Monday, July 12, 2010

on multipliers

It seems that there Mark Zandi has come to be accepted as gospel truth on fiscal multipliers, at least as far as the left-leaning blogosphere goes. Ok, so according to him the multiplier for extending UI benefits is 1.61. That seems like a pretty clear cut argument to extend unemployment benefits.

Fine. I'm down with that program - do put me in the 'voted yes' column. But I can't get over the short-horizon nature of most of the stimulus programs we've undertaken, and 100% of the additional measures that are being discussed now out-loud. It's all been very deeply unsatisfying. Everything seems to be targeted at the most bang-for-the-buck now - and this applies to the more effective things, like UI insurance, as much as it does to the least efefctive things, like the housing tax credit.  These programs create sharp but short bursts of demand. When the money is gone - we're hitting the brick wall again as the demand has no momentum.  Perhaps in a slump as deep as we have now, you just can't get the economy back into the positive feedback loop of continuous growth with these teaspoons of caffeine - the best you can to is to lift the funk slightly for a few months or weeks, until everyone gets depressed again. Spending accelerates first, but then -  since the deep structural problems aren't fixed, since the consumer is still overleveraged and fundamentally cash strapped and since capacity utilization is still too low to generate business investment - it falls or stagnates like it seems to have now.

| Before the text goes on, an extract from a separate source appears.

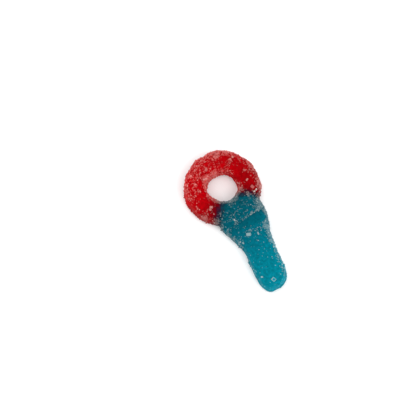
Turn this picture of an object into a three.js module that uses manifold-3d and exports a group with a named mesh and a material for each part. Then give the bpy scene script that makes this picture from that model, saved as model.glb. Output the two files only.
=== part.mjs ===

And in any event - do we really, and I mean fundamentally, want to drive the economy forward on the back of incessant consumption?  Even ignoring the fiscal impossibility of these credit-financed binges, is the social environment of increasing consumption year in and year out a Good Idea? And why are these questions so rarely asked or talked about?

Suppose, for example, that the relentless drive to give more and more people air conditioners, washers, dryers, dishwashers and cars results in a complete environmental catastrofuck, depriving billions from water and food supplies, creating endless suffering for billions more and wars that last for a few decades?  What do you say then? Do you say that economic growth now and the corresponding low unemployment rate is worth it?

Now, I am not saying "fuck economic growth, we'd be better off just slowly declining back into the stone age." Not me - no thanks: I like me some creature comforts as much as the next guy.  What I am saying is that we need to take a good hard look at the kind of prosperity that we are generating through the choices we make today. And since we happened to be in a situation where the government must play an unusually large economic role to drive growth, perhaps we can kindly ask the powers-that-be to put their philosopher-king hats on for a bit, and think about what it is that we should be spending money on, rather than just relapsing into doling out cash and perpetuating the status-quo of a consumption-driven economy.

But the post is titled "on multipliers." On that, all I have to say is: how short term are those multipliers? I can never believe that over the long haul something like the building of the interstate highway system has a lower multiplier than UI benefits.